Он, в свою очередь, старался понять ее лучше, чем понимал прежде. До сих пор он считал каким-то дамским капризом, что она предпочитала свой Бургос его столице, Толедо. Только теперь он понял, до чего глубоко укоренилась такая привязанность в натуре Леонор. Ведь детство ее прошло при дворах отца и матери – Генриха Английского и Эллинор Аквитанской[67], где очень заботились о высокой образованности, об учтивых манерах. Немудрено, что ей трудно было освоиться в его далеком Толедо. Бургос лежал на пути у пилигримов, направлявшихся в Сантьяго-де-Компостела, и отсюда легче было поддерживать сношения с утонченными христианскими дворами. В гостях у доньи Леонор нередко бывали рыцари и придворные поэты ее отца и сводной сестры – принцессы Марии де Труа[68], самой прославленной из всех дам христианского мира.

Глазам дона Альфонсо, умудренным разлукой, по-новому представился и сам облик Бургоса.

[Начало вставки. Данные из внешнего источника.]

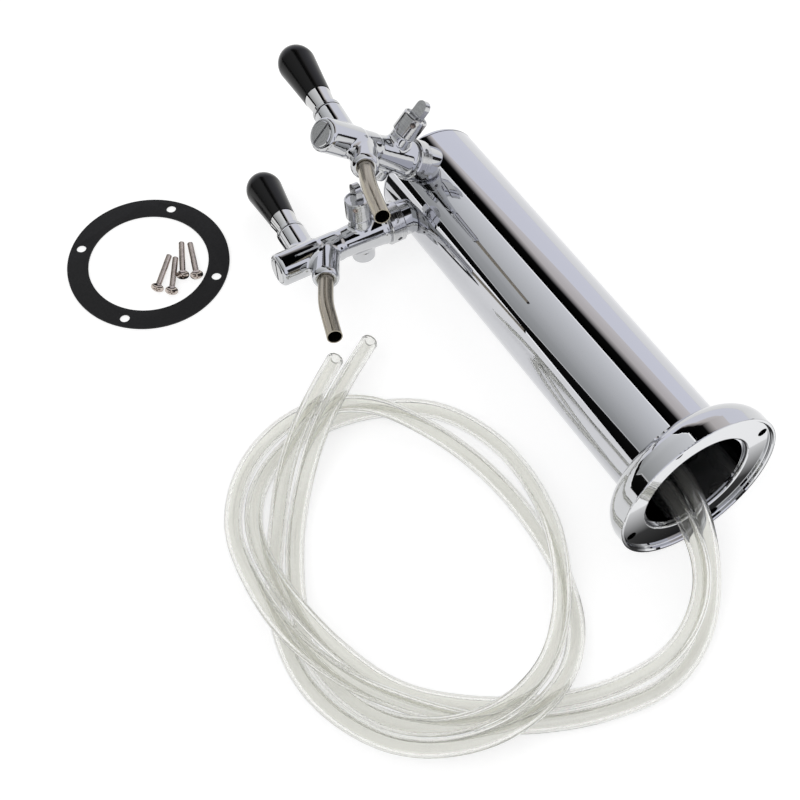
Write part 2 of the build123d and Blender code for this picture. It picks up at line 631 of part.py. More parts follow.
def make_spout():
    """Bent tube from its socket to the bare mouth."""
    s, c = math.sin(math.radians(SPOUT_LEAN)), math.cos(math.radians(SPOUT_LEAN))
    ss, sc = math.sin(math.radians(SOCKET_LEAN)), math.cos(math.radians(SOCKET_LEAN))
    start = (SOCKET_X + SPOUT_IN * ss, 0, -SPOUT_IN * sc)
    corner = (SPOUT_REACH - SPOUT_LEG * s, 0, SPOUT_LEG * c - SPOUT_DROP)
    path = FilletPolyline(start, corner, (SPOUT_REACH, 0, -SPOUT_DROP), radius=SPOUT_BEND)
    ring = Circle(SPOUT_OD / 2) - Circle(SPOUT_OD / 2 - SPOUT_WALL)
    return sweep(Plane(origin=path @ 0, z_dir=path % 0) * ring, path)


def make_spout_ring():
    start = SPOUT_RING_AT + 0.1
    outer = SPOUT_OD / 2 + RING_DEPTH + 0.13
    ring = rod(outer, start, start + RING_GROOVE - 0.2)
    return SOCKET * (ring - rod(SPOUT_OD / 2 + 0.02, start - 1, start + 3))


# ---------------------------------------------------------------- lever, in the branch's frame
def make_ball_washer():
    bore = BRANCH_BORE - FIT
    washer = rod(bore, -BRANCH_FLOOR, BONNET_BASE) - rod(BALL_R + 0.15, 0, BONNET_BASE + 1)
    washer -= Sphere(BALL_R + BALL_GAP)
    washer -= rod(BALL_R - 0.3, -BRANCH_FLOOR - 1, 0)
    cone = BRANCH_BORE - 1.1
    return BRANCH * (washer - turned((0, -BRANCH_FLOOR - 1), (cone, -BRANCH_FLOOR - 1),
                                     (BALL_R - 0.3, -3.6), (0, -3.6)))


def make_bonnet():
    bore = BRANCH_BORE - FIT
    bonnet = turned((0, BONNET_BASE), (bore, BONNET_BASE), (bore, BONNET_TOP - 0.7),
                    (bore - 0.75, BONNET_TOP), (0, BONNET_TOP))
    bonnet -= Sphere(BALL_R + BALL_GAP)
    bonnet -= turned((0, 0), (BALL_R + 0.1, 0), (BALL_R + 0.1, 1.6), (BALL_R - 1.3, 3.8), (0, 3.8))
    return BRANCH * (bonnet - stem_room(STEM_R + STEM_CLEAR))


def make_lever():
    lever = Sphere(BALL_R) + rod(STEM_R, 0, STEM_TOP) + rod(ARM_R, -ARM, 0)
    return BRANCH * (lever + Pos(0, 0, -ARM) * Sphere(TIP_BALL))


def make_lever_collar():
    low = BRANCH_TOP + 0.05
    r = LEVER_COLLAR_R
    collar = turned((0, low), (r, low), (r, CONE_TOP - 1.4), (r - 1.4, CONE_TOP), (0, CONE_TOP))
    hollow = math.hypot(r, low) + 0.4
    collar -= Sphere(hollow)
    return BRANCH * (collar - rod(STEM_R + GLUE, low - 1, CONE_TOP + 1))


def make_ferrule():
    hole = STEM_R + GLUE
    return BRANCH * turned((hole, CONE_TOP), (FERRULE_R0 - 0.5, CONE_TOP), (FERRULE_R0, CONE_TOP + 0.5),
                           (FERRULE_R1, FERRULE_TOP - 0.4), (FERRULE_R1 - 0.3, FERRULE_TOP),
                           (hole, FERRULE_TOP))


def make_grip():
    hole = STEM_R + GLUE
    middle = (FERRULE_TOP + GRIP_WIDE) / 2
    return BRANCH * turned((0, STEM_TOP + 0.3), (hole, STEM_TOP + 0.3), (hole, FERRULE_TOP),
                           (GRIP_R0 - 0.4, FERRULE_TOP),
                           (GRIP_R0, FERRULE_TOP + 0.5),
                           ("arc", ((GRIP_R0 + GRIP_R1) / 2 - 0.1, middle), (GRIP_R1, GRIP_WIDE)),
                           ("arc", (GRIP_R1 - 0.95, GRIP_TOP - 8.6), (GRIP_R1 / 2 + 0.2, GRIP_TOP - 1.6)),
                           dome(GRIP_R1 / 2 + 0.2, GRIP_TOP - 1.6, GRIP_TOP))


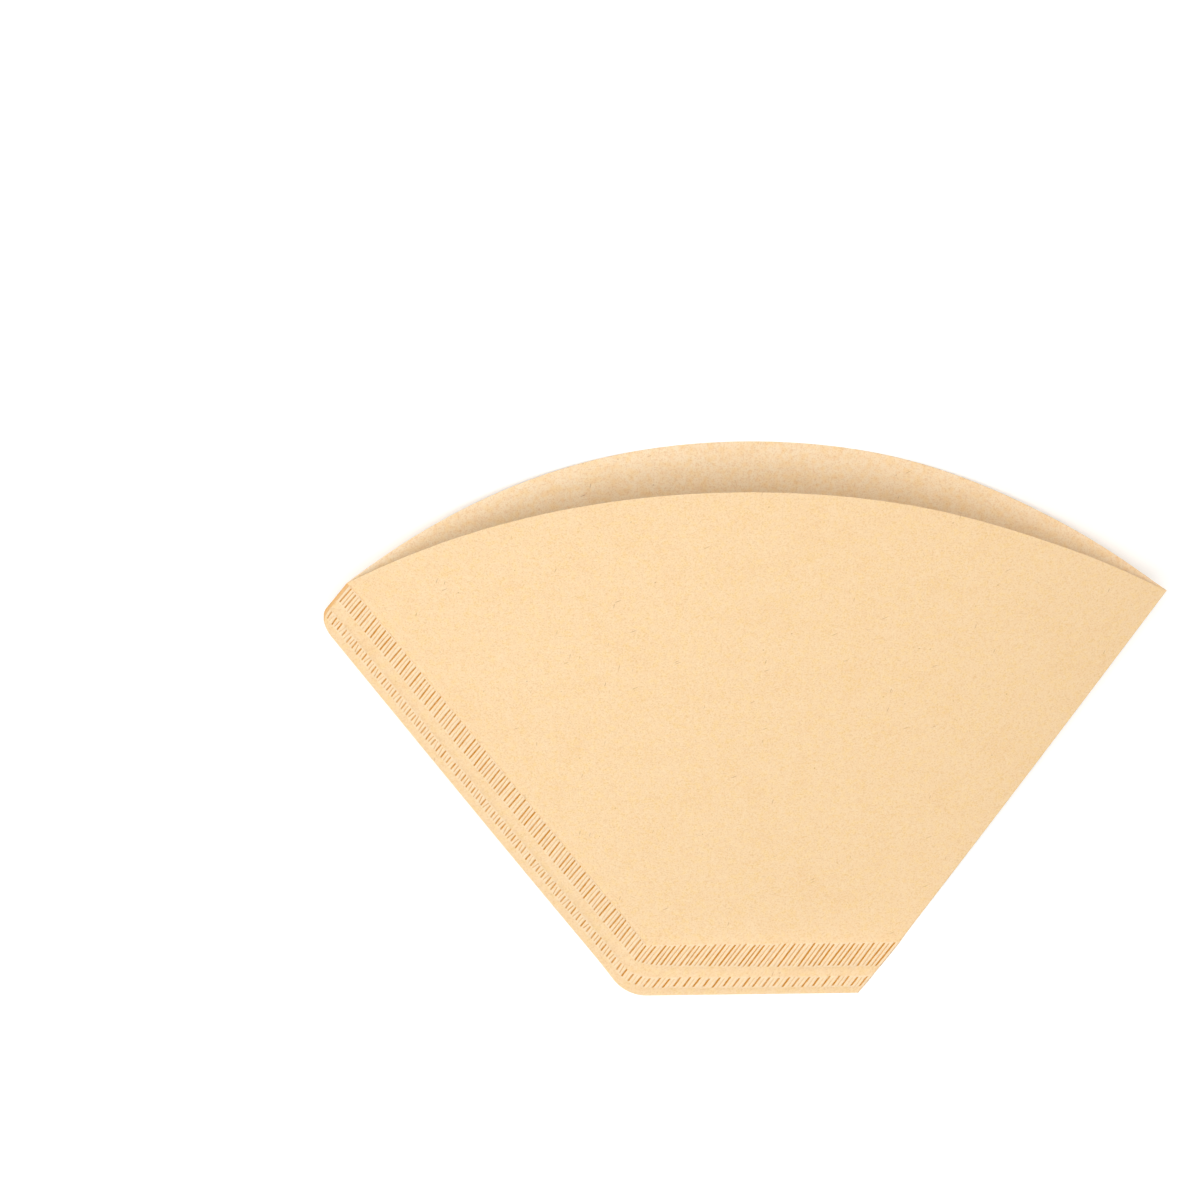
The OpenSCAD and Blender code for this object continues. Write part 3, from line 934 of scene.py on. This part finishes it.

Ему стала внятна суровая, сосредоточенная красота древнего города, который скинул с себя все мавританские прикрасы и гордо высился к небу, величественный, чинный, суховатый, христианский. Ну и глупец же он, если хоть на мгновение мог устыдиться своего благородного рыцарского Бургоса из-за пустого слова, брошенного глупой девчонкой.

Его брала досада, что он распорядился отстроить Галиану во всей ее прежней мусульманской роскоши. Он ничего не сказал о том донье Леонор. Сначала ему казалось, что, восстановив прекрасный дворец, в летний зной так и манивший прохладой, он сможет уговорить королеву почаще бывать в Толедо, каждое лето проводить там по нескольку недель. Но теперь он понимал – Галиана ей не понравится. Леонор присуще чувство меры, ей по нраву сдержанность, серьезность, ясные очертания. Изнеженная роскошь, замысловатость, игра орнаментов и переливов – все это не для нее.

Все эти недели он как мог угождал донье Леонор. Она ведь была на сносях, а значит, не могла участвовать в верховых прогулках и выездах на охоту, поэтому он тоже отказался от таких развлечений и почти все время проводил в замке. Больше внимания, чем обычно, он теперь уделял своим детям, особенно инфанте Беренгарии. Это была сильно вытянувшаяся девочка-подросток, некрасивая, но со смелостью на лице. От матери она унаследовала любопытство, интерес к миру и людям, как, впрочем, и ее честолюбие. Инфанта много читала и училась. Очевидно, ее радовало, что отец стал к ней более внимателен, но, несмотря на то, она оставалась молчаливой и замкнутой. Альфонсо так и не удалось сдружиться с дочерью.

Донья Леонор уже примирилась с мыслью, что ей не удастся родить наследника. Не так уж и плохо, как-то раз с улыбкой заметила она, если и в четвертый раз на свет явится девочка. Тогда будущий супруг Беренгарии будет иметь самые твердые виды на корону Кастилии, а следовательно, будет вести себя как честный союзник их королевства. Она не расставалась с надеждой склонить дона Педро к полюбовному союзу и намеревалась сразу же после родов снова отправиться в Сарагосу и заняться сватовством. Кстати, участники Третьего крестового похода что-то не спешат, христианская армия продвигается на Восток крайне медленно, они еще в Сицилии. И если вскоре будет достигнуто примирение с Арагоном, вполне возможно, что Альфонсо успеет принять участие в священной войне.

А пока донья Леонор придумывала для него всякие занятия, чтобы скучное время ожидания тянулось не так медленно.

Стоило поразмыслить хотя бы о рыцарском ордене Калатравы. Это было лучшее войско во всей Кастилии, однако оно подчинялось королю лишь на время войны, в мирное время Великий магистр пользовался полной независимостью. Сейчас, когда идет священная война, у дона Альфонсо есть веские причины настаивать на изменении заведенного порядка. Донья Леонор предложила, чтобы король съездил в Калатраву, пожертвовал ордену деньги на постройку новых укреплений, как и на вооружение рыцарей, а заодно попробовал сговориться о пересмотре устава ордена с Великим магистром, доном Нуньо Пересом; тот, хоть и был монахом, имел отличные познания в военном деле.